Does anyone have experience to  calibrate the cost model parameters to get the correct value? Thanks

James

 

From: Laurenz Albe
Sent: Monday, May 30, 2022 7:23 AM
To: jian xu; pgsql-admin@xxxxxxxxxxxxxx
Subject: Re: how to calibrate the cost model parameters

 

On Sun, 2022-05-29 at 15:29 +0000, jian xu wrote:
> On my system, the estimated query cost has huge difference with the real query cost.
> For example, a simple select query, the estimated query cost is 100X bigger than real cost,
> I think I need to calibrate the cost model parameters below(I still use default value)
>
> #seq_page_cost = 1.0                                 # measured on an arbitrary scale
> #random_page_cost = 4.0                         # same scale as above
> #cpu_tuple_cost = 0.01                              # same scale as above
> #cpu_index_tuple_cost = 0.005               # same scale as above
> #cpu_operator_cost = 0.0025                   # same scale as above
>  
> I googled it, and only find some suggestions, for example set random_page_cost to 1 or 2
> for SSD, however, there is no doc about how to calibrate the cost model parameters to make
> the estimated query cost close to the real query cost.
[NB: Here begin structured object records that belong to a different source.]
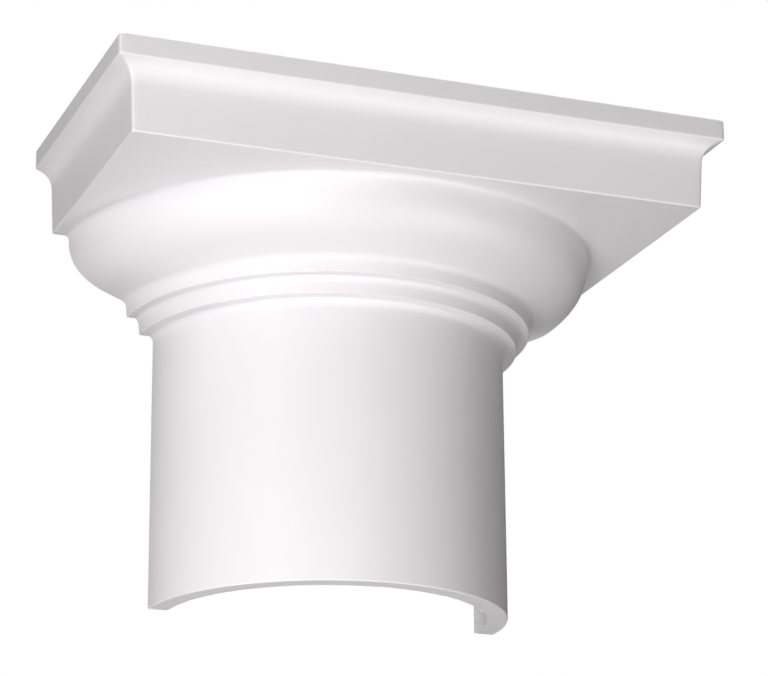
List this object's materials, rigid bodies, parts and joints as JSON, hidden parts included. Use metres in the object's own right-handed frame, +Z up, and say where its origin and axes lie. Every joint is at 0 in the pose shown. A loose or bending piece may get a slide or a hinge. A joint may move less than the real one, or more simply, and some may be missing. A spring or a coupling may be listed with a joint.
{
  "type": "half-round doric capital",
  "caption": "Half-round Doric capital in white foam: half-square moulded abacus, echinus with annulets and a hollow plain neck, flat at the back for a wall.",
  "frame": {"origin": "under the middle of the whole piece, level with the neck's lower rim", "axes": "+Z up; +X to the right along the wall; the flat back faces +Y and the moulded front faces -Y"},
  "size_m": [0.375, 0.1876, 0.281],
  "materials": {
    "primed_foam": "smooth white primer on moulded hard polyurethane foam, satin"
  },
  "bodies": {
    "root": {"half_capital": "primed_foam"}
  },
  "joints": []
}
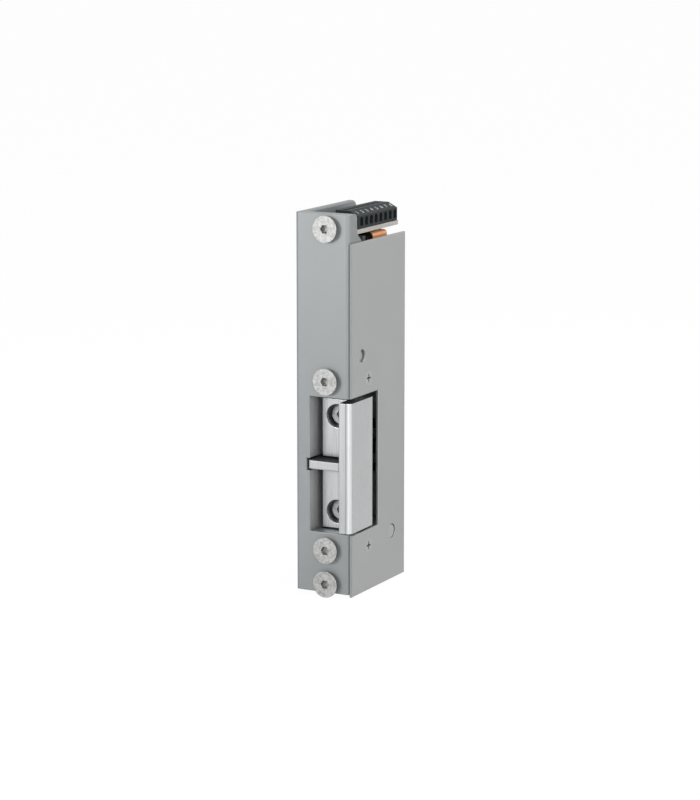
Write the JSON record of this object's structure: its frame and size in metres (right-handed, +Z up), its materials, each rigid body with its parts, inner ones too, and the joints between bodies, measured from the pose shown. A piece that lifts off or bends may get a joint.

That is as designed, see that "arbitrary scale" comment on "seq_page_cost".

Sure, you could adjust all cost parameters so that 1 roughly corresponds to
the number of milliseconds for the actual query, but there is little benefit
in that.
The numbers are only used to compare plans with each other.  Moreover, settings
like "enable_seqscan" and "enable_nestloop" can artificially distort the numbers.